Un tuffo nella memoria, come quando i nonni o i genitori chiamano in disparte, in un angolo, per mostrare una foto d’epoca con i bordi ingialliti e il profumo richiamante l’antico. La barra tematica è la scuola, precisamente lo sforzo che i piccoli studentelli italiani e l’Istituzione scolastica in generale hanno dovuto sostenere per riconoscere nella lingua ufficiale un elemento di condivisione e di forza per superare differenze culturali e geografiche.
Il linguaggio di questo documentario non sfrutta soluzioni originali e la modalità di racconto è quella classica, con un versante didascalico e una serie di documenti visivi, vere e proprie immagini di repertorio, che ci riportano alla struttura del documentario Comizi d’Amore di Pier Paolo Pasolini. Proprio il poeta e regista friulano fa capolino in una sequenza raccontando il metodo didattico di Don Milani. Il prima e il dopo è una testimonianza che parte dall’educazione dei piccoli Balilla del regime fascista arrivando fino agli anni Sessanta. Incontriamo piccoli ragazzi sardi, napoletani, veneti, laziali alle prese con i compiti a casa o contenti per la fine dell’anno scolastico; partecipiamo ai corsi serali dei contadini del sud Italia che dopo il pomeriggio di mietitura condensano la loro attenzione, con gli occhi stanchi e le spalle pesanti, sui libri per imparare a evitare future x sui documenti. Il ritmo è stabile e non c’è una drammaturgia nella concatenazione di eventi viceversa un montaggio alternato che vorrebbe essere poetico e didascalico.

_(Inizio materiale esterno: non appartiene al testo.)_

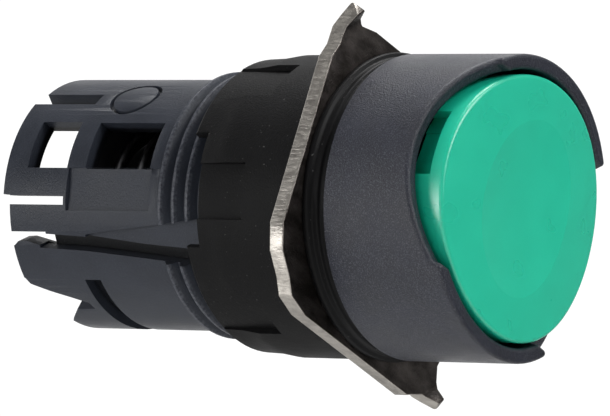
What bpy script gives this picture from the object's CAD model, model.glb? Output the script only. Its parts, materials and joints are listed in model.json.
import json
import math

import bpy
from mathutils import Matrix, Vector


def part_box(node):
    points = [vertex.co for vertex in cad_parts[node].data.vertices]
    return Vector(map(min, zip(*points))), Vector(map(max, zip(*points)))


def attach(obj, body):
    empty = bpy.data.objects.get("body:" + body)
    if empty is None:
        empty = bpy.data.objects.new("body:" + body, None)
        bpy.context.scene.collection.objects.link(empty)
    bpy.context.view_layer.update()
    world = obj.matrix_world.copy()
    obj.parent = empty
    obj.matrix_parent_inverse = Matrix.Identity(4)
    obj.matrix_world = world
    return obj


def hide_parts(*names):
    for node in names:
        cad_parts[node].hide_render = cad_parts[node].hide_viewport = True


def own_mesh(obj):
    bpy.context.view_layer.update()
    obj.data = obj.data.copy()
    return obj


# Operator head of a 16 mm panel push button. The button's axis is Y, its front faces -Y.
# Lengths are in metres and angles in degrees; the lens, the materials and the edges are in mm.

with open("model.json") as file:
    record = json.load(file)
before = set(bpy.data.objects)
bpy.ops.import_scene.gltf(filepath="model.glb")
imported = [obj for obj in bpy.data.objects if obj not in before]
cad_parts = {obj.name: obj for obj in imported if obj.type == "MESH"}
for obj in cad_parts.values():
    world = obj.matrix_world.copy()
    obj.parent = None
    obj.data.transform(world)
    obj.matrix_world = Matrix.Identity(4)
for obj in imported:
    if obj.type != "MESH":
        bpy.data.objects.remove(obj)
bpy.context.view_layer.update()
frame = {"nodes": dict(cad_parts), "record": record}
nodes = frame["nodes"]

MM = 0.001
VIEW_AZIMUTH = -50.35
VIEW_ELEVATION = -19.75
VIEW_ROLL = 16.3
VIEW_DISTANCE = 0.450
VIEW_TARGET = Vector((-3.48, 3.67, -1.73)) * MM
LENS = 453.6
SENSOR_WIDTH = 36
NEAR_CLIP = 0.01
FAR_CLIP = 10

# The surroundings turn white between these two cosines of the angle from straight behind the object.
WORLD_STRENGTH = 0.24
BACKDROP_STRENGTH = 1.08
WHITE_STARTS = 0.78
WHITE_FULL = 0.985

# Each light's name, its direction as (right, up, back) in the camera's view, its side and its watts.
LIGHT_DISTANCE = 0.8
LIGHTS = [("top_softbox", (0.1, 0.9, -0.3), 0.55, 8.2),
          ("left_strip", (-0.95, 0.0, 0.3), 0.34, 2.9),
          ("left_front", (-0.5, 0.1, 0.85), 0.35, 0.5),
          ("rear_fill", (-0.75, 0.3, -0.6), 0.4, 0.9),
          ("front_fill", (0.75, 0.6, 0.42), 0.4, 4.4)]
FLOOR_SIDE = 8
FLOOR_HEIGHT = -0.35

BEZEL_GREY = (0.009, 0.011, 0.021)
BODY_GREY = (0.023, 0.0265, 0.036)
NUT_BLACK = (0.0030, 0.0030, 0.0034)
CAP_GREEN = (0.006, 0.49, 0.31)
HOLDER_GREEN = (0.002, 0.52, 0.33)
INNER_BLACK = (0.006, 0.006, 0.007)
RUBBER_BLACK = (0.004, 0.004, 0.0045)
PLATE_DARK = (0.052, 0.045, 0.041)
PLATE_RUBBED = (0.17, 0.15, 0.14)
PLATE_BRIGHT = (0.50, 0.47, 0.43)
SPRING_STEEL = (0.30, 0.30, 0.31)
FLOOR_PALE = (0.88, 0.88, 0.87)
GRAIN_PEAK = (0.17, 0.175, 0.20)
DUST = (0.16, 0.16, 0.155)

# Sizes of a plastic's layers, as multiples of its grain.
PATCH_GRAINS = 22
SPECK_GRAINS = 1.3
PEAK_GRAINS = 0.75
WEAR_GRAINS = 1.6

# Noise values between which each layer fades in.
PATCH_FADE = (0.35, 0.65)
GRAIN_FADE = (0.3, 0.7)
SPECK_FADE = (0.74, 0.8)
PEAK_FADE = (0.54, 0.66)
WEAR_FADE = (0.36, 0.66)

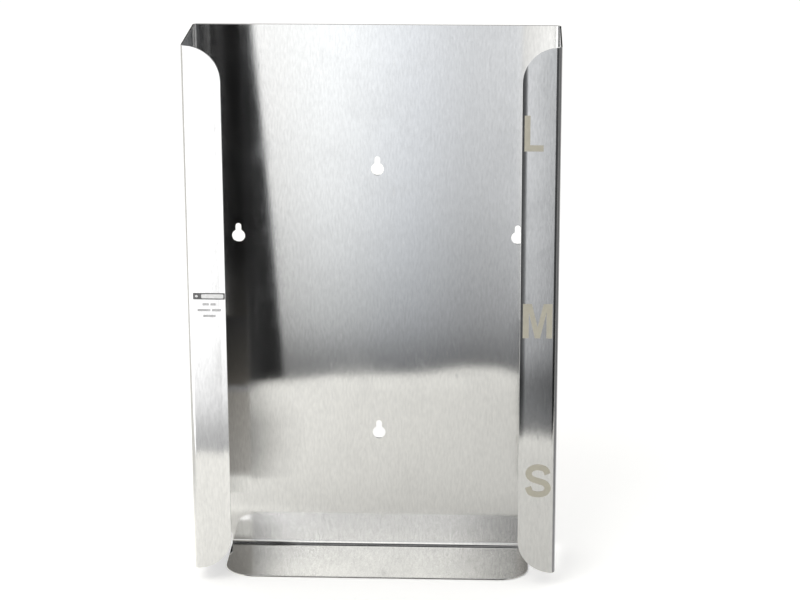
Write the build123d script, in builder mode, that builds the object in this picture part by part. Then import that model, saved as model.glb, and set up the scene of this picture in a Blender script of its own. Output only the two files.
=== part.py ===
"""Wall dispenser for three cartons of disposable gloves, folded from one stainless steel sheet.

Millimetres, +Z up. X runs from side wall to side wall, the open front faces -Y and the wall is at +Y.
The origin is on the surface that the dispenser can stand on, at the centre of its outline.
"""

from build123d import *
import os

# Sheet, folds, and the light rounding that deburring leaves along the cut edges
sheet_thickness = 1.2
inside_bend_radius = 2.5
edge_break_radius = 0.25

# Folded body: a back, two side walls and two front lips.
# The inset is what stays flat between a lip's rounded corner and the outside of its side wall.
body_width = 250.0
body_depth = 72.0
side_height = 370.0
lip_width = 26.0
lip_corner_inset = 2.0

# Shelf: a tongue of the back that hangs below the side walls and folds forward.
# It stays in from the outside of the side walls and behind the front of the lips.
shelf_side_inset = 18.5
shelf_setback = 12.0
shelf_drop = 10.0
shelf_corner_radius = 20.0
shelf_root_radius = 4.0

# Keyholes: a round entry for the screw head, with a narrow slot above it for the shank
keyhole_entry_diameter = 9.0
keyhole_slot_width = 4.0
keyhole_slot_rise = 7.0
upper_keyhole_below_top = 101.0
upright_pair_spacing = 193.0
side_pair_below_upper = 48.5
side_pair_inset = 28.0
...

L’operazione potrebbe funzionare, a volte viene da intenerirsi nel guardare piccoli ragazzi di vita che si raccontano abbassando lo sguardo dinanzi alla cinepresa; tuttavia nonostante il versante della memoria storica e il bianco e nero emozionante, il documentario non riesce a trovare la forza per farsi realmente fonte arricchente. Si ha come l’impressione di recuperare situazioni, atmosfere già viste e filtrate in una configurazione un po’ confusionaria e superficiale.
È ormai da tempo che Amelio, qui in tandem con Cecilia Pagliarani, non riesce più ad esprimere la forte autorialità che ha caratterizzato una buona fetta della sua cinematografia. Non basta appoggiarsi al registro poetico e a un tema interessante per far riflettere, crescere lo spettatore. E se il tutto viceversa deve avere un versante prettamente didattico e informativo, allora l’organizzazione e una linea d’impostazione rigorosa dovrebbe avere la meglio.